CoreLogic data shows that the combined capital cities saw property values increase by 9.6 per cent in the 16/17 financial year, which is actually greater than the 8.3 per cent rise seen over the previous year.
With the latest financial year results in, we’ve now officially seen five consecutive years of capital growth. In fact, over the last 20 years, we’ve only witnessed a fall in property values twice.
What this shows us is that, historically, property downturns aren’t a regular occurrence and this can give confidence that in the future, they’ll remain relatively rare.
Although there are a lot of people who are forming an opinion on the future of property markets, forecasting what might happen in the future is next to impossible. What we can comment on is what we’re seeing happen right now.
The economy is currently motoring along, as are global property markets. There isn’t any reason for things to drop off right now. And the fact is, we’re actually seeing quite a strong winter market - we’re still seeing strong demand at auctions when properties are marketed correctly.
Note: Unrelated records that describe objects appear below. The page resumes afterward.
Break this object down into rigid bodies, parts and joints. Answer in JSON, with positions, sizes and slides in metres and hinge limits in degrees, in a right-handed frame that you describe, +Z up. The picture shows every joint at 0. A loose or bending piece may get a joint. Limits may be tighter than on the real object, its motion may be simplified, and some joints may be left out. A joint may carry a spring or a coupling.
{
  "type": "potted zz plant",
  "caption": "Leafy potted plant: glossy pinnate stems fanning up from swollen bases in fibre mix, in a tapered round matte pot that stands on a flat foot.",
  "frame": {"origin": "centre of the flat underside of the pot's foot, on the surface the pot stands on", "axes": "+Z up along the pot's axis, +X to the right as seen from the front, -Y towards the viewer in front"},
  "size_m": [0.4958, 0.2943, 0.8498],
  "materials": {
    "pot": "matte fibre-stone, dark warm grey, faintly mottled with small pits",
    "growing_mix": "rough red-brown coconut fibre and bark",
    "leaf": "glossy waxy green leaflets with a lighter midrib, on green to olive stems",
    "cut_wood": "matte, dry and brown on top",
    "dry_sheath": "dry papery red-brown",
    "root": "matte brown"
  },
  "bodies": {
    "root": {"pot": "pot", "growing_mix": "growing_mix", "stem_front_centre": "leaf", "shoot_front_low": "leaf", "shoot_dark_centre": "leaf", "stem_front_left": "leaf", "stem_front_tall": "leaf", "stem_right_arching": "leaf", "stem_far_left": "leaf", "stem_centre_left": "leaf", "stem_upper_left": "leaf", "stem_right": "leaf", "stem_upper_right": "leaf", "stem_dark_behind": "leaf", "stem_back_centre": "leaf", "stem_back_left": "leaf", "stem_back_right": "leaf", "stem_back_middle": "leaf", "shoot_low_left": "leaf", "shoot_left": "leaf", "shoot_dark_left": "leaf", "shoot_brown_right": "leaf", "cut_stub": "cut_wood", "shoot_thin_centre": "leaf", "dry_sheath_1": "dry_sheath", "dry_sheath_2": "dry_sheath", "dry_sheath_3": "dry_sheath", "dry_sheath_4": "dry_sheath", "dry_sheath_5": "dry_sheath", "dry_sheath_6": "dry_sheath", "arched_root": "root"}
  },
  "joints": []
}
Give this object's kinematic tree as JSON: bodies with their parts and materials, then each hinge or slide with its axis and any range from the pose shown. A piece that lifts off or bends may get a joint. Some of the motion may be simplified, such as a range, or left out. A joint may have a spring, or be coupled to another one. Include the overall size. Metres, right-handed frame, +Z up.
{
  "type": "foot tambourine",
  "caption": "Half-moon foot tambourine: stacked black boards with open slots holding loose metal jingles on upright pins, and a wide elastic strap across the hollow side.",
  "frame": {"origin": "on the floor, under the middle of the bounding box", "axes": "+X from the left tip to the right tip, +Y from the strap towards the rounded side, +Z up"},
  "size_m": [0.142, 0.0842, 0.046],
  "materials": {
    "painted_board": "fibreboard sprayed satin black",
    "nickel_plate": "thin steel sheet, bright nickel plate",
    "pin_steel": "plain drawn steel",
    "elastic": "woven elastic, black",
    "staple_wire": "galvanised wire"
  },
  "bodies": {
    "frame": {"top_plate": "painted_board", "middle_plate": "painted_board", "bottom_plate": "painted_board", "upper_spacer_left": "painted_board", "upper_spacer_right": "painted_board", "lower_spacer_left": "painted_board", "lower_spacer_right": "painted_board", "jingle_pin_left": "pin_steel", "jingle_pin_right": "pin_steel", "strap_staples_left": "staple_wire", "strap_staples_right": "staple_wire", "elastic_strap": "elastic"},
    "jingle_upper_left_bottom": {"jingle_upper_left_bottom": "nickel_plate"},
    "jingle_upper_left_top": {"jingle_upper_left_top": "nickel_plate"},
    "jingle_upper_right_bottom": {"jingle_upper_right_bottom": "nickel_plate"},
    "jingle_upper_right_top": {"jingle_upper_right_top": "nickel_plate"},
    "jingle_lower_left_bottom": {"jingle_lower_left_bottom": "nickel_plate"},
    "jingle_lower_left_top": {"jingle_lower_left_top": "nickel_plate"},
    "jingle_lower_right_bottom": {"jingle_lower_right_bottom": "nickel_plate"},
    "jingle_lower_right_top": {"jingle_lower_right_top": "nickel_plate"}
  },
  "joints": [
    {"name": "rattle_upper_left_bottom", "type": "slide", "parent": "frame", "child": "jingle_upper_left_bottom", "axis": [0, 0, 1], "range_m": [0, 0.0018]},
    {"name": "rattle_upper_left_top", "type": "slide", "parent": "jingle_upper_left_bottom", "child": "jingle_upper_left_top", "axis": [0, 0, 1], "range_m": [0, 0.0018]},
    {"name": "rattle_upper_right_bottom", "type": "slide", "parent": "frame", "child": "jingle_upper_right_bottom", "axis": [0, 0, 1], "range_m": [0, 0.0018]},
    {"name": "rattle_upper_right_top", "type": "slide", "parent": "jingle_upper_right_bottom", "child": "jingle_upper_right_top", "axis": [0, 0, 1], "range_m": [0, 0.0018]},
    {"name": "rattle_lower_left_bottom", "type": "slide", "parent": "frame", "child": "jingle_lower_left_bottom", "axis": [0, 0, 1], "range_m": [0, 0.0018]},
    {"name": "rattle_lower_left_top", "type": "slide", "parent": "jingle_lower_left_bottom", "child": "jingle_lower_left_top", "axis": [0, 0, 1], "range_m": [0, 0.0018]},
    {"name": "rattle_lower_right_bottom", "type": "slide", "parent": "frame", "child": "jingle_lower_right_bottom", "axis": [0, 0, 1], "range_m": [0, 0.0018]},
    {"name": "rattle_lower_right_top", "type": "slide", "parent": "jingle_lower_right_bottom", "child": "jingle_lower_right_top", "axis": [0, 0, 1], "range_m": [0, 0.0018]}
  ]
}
An effective marketing campaign is one that creates competition and engages the whole marketplace – both active and passive buyers. Bringing in more passive buyers who aren’t actively looking on digital property portals (because they aren’t in the mindset of ‘ready to buy right now’) is a critical element to any property sales campaign. So therefore, agents who engage the passive audience in their markets are the ones that will operate at a premium level.